[The problem] Among the lines below, keep only those from the one containing "for body, members" through the one containing "cad_parts[node].hide_render = cad_parts[node].hide_viewport", and reproduce them exactly.

[Dataset extract]
----

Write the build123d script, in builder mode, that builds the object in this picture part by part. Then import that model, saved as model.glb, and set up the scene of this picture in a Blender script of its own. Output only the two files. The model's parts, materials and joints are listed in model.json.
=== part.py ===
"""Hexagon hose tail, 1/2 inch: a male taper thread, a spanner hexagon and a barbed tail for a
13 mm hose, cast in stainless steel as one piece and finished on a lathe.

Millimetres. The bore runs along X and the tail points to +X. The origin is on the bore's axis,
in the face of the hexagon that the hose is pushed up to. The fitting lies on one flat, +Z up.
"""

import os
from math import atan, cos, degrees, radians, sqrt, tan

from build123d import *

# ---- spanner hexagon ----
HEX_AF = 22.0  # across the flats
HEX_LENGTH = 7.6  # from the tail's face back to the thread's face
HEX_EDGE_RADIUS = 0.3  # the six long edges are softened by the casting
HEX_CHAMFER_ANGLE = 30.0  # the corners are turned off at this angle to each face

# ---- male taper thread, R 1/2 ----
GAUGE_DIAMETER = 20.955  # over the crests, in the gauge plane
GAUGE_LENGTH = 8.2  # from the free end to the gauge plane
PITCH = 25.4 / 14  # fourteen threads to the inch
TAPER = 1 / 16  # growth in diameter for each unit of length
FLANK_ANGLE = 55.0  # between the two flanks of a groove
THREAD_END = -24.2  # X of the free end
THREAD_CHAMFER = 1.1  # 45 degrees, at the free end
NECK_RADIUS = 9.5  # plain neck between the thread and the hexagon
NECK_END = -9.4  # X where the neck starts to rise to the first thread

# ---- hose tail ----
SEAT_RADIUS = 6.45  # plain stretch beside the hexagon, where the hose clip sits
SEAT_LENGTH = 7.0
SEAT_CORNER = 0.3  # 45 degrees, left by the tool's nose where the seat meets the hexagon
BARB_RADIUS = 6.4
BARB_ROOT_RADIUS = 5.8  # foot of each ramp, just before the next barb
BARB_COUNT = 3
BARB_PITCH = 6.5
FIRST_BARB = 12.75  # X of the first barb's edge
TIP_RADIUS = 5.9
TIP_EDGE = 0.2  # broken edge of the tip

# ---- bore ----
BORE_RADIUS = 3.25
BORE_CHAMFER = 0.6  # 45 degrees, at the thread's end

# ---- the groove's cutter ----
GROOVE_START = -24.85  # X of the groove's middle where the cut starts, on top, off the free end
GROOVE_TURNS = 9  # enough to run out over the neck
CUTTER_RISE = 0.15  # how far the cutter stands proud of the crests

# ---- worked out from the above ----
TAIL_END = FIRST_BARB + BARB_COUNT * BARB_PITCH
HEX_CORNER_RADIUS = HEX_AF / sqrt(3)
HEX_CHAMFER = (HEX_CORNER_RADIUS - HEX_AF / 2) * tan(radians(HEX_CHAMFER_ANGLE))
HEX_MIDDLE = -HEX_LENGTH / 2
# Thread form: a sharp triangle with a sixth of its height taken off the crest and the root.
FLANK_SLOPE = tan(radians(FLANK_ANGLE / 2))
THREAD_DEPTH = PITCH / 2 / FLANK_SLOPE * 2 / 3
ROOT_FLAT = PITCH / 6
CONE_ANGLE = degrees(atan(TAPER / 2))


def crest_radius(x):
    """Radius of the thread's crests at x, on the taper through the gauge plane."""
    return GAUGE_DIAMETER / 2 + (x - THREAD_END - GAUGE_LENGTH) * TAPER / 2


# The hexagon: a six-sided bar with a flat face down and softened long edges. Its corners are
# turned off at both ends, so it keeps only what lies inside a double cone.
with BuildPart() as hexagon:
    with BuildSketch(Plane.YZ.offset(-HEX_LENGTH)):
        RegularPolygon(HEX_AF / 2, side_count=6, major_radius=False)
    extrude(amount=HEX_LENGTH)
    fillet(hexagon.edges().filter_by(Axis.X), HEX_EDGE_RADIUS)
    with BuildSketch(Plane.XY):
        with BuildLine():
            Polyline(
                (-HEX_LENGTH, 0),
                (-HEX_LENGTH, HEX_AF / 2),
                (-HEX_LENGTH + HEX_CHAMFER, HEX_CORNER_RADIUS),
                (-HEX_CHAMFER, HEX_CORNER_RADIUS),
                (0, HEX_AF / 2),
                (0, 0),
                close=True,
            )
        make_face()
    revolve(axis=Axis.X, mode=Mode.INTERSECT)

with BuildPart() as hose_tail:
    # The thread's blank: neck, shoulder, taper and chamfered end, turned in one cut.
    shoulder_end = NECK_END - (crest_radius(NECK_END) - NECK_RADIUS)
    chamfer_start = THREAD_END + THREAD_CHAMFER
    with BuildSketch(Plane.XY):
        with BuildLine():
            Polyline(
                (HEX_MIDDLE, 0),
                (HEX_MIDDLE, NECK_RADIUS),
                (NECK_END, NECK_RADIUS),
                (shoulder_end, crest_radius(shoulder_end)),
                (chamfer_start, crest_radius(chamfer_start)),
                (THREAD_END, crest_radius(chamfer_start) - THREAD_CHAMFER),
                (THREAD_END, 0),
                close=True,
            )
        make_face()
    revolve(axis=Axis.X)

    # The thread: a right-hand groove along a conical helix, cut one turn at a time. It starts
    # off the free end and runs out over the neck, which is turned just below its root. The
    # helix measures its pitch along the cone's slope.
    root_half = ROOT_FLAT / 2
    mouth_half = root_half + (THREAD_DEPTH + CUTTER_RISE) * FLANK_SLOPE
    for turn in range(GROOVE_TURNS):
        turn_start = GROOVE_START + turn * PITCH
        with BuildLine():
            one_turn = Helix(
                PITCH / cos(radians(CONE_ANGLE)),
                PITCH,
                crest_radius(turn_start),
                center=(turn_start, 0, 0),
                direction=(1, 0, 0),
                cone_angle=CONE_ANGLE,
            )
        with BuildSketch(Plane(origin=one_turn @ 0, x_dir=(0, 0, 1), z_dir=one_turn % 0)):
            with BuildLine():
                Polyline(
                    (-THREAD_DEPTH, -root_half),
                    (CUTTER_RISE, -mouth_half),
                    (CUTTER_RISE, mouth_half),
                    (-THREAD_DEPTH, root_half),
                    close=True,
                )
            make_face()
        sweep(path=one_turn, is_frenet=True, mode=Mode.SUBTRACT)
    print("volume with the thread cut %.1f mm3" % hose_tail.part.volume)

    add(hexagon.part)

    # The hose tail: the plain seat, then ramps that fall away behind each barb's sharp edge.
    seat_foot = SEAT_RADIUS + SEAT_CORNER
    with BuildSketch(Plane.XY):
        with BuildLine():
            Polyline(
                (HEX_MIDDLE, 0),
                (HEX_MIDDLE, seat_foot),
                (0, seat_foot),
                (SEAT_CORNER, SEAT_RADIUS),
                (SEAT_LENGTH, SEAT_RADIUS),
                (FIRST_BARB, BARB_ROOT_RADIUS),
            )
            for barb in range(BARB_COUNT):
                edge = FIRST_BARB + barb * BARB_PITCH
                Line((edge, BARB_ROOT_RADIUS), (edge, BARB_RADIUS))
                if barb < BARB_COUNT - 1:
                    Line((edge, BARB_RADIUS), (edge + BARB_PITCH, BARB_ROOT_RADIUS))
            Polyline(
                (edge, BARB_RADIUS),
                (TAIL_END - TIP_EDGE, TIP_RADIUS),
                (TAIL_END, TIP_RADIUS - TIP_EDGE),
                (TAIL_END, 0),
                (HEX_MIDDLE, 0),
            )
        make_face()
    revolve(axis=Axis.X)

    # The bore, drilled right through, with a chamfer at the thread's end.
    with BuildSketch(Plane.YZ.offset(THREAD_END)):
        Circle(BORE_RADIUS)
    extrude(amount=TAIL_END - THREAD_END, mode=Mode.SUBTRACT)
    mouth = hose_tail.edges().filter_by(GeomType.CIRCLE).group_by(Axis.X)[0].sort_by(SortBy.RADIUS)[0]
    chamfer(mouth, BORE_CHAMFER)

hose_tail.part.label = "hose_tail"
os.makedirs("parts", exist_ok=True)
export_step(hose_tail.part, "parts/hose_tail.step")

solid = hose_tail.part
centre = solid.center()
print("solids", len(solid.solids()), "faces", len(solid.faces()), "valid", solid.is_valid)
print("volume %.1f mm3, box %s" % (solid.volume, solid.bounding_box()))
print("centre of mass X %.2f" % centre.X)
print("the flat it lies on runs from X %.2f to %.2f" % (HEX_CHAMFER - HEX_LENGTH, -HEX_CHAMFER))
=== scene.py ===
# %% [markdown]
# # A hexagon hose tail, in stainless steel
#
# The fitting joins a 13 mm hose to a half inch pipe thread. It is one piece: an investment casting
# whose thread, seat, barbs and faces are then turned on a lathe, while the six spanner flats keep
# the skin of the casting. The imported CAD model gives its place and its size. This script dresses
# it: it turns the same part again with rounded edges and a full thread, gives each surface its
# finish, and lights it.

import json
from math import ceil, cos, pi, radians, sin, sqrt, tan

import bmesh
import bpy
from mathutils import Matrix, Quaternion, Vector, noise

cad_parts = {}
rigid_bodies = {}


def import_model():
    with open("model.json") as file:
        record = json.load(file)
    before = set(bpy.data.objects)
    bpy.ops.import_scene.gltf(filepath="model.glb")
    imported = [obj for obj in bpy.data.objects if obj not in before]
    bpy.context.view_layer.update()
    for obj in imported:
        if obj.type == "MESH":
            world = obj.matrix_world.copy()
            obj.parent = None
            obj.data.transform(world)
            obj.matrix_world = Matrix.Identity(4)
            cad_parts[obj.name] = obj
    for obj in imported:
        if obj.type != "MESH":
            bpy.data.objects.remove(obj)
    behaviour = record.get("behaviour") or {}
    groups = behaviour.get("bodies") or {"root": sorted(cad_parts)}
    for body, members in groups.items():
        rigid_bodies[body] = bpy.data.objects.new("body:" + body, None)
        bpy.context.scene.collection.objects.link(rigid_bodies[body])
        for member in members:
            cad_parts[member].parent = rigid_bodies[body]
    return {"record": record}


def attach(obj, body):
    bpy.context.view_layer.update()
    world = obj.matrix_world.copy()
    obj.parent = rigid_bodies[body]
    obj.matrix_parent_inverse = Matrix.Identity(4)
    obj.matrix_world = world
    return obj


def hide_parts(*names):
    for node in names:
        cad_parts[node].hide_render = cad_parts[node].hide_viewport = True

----

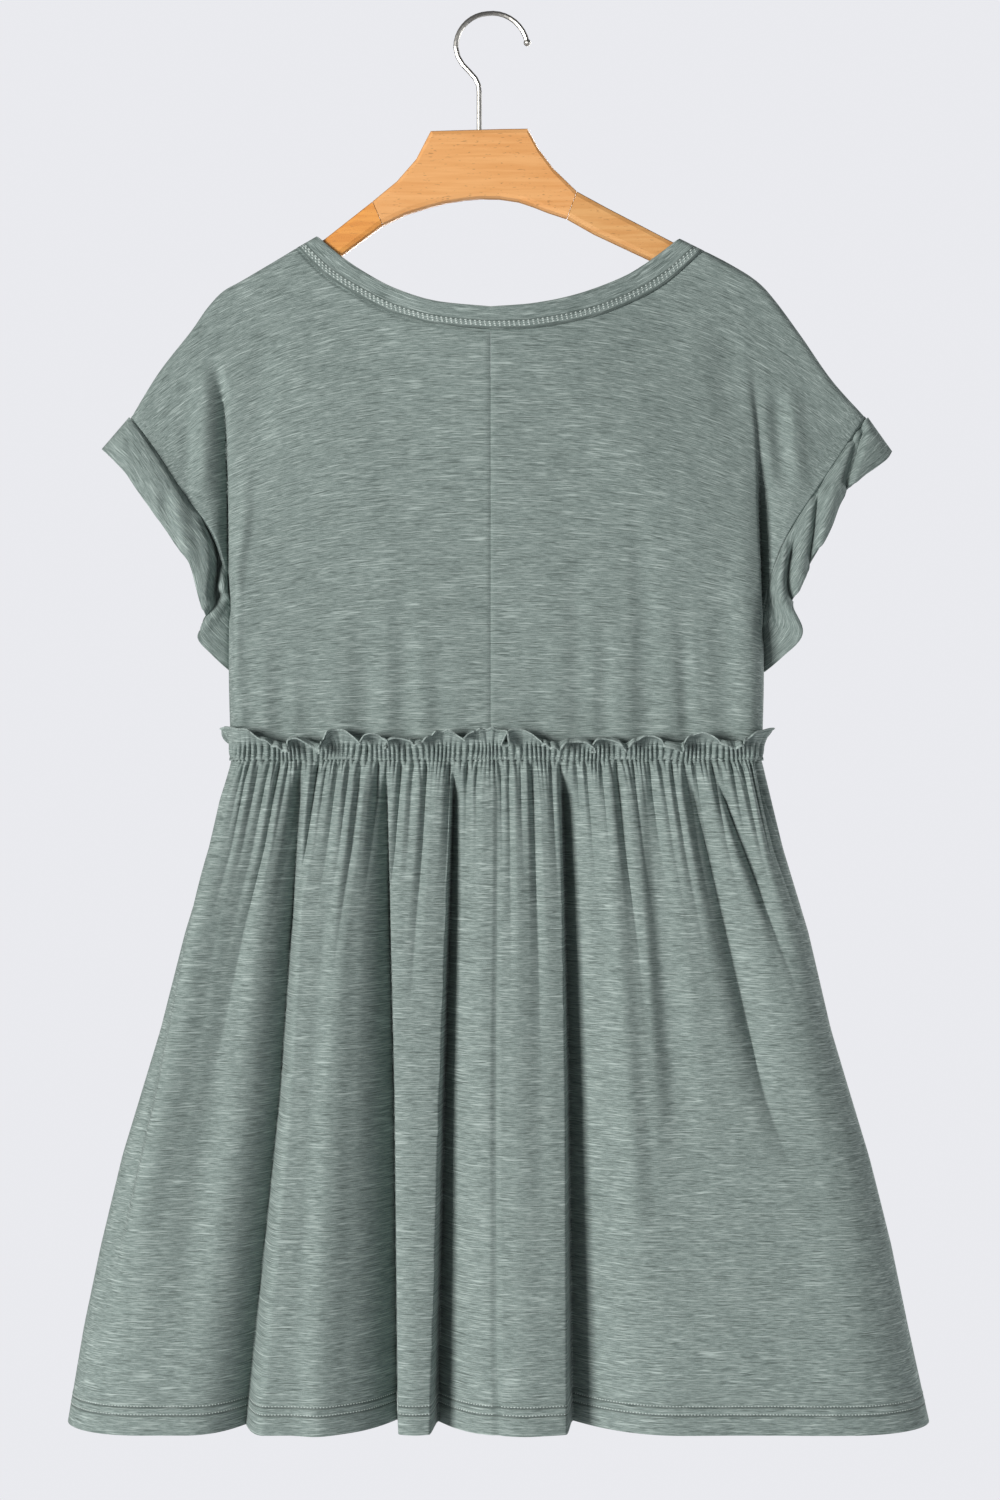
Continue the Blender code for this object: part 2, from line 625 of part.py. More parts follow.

----

[Completed task]
    for body, members in groups.items():
        rigid_bodies[body] = bpy.data.objects.new("body:" + body, None)
        bpy.context.scene.collection.objects.link(rigid_bodies[body])
        for member in members:
            cad_parts[member].parent = rigid_bodies[body]
    return {"record": record}


def attach(obj, body):
    bpy.context.view_layer.update()
    world = obj.matrix_world.copy()
    obj.parent = rigid_bodies[body]
    obj.matrix_parent_inverse = Matrix.Identity(4)
    obj.matrix_world = world
    return obj


def hide_parts(*names):
    for node in names:
        cad_parts[node].hide_render = cad_parts[node].hide_viewport = True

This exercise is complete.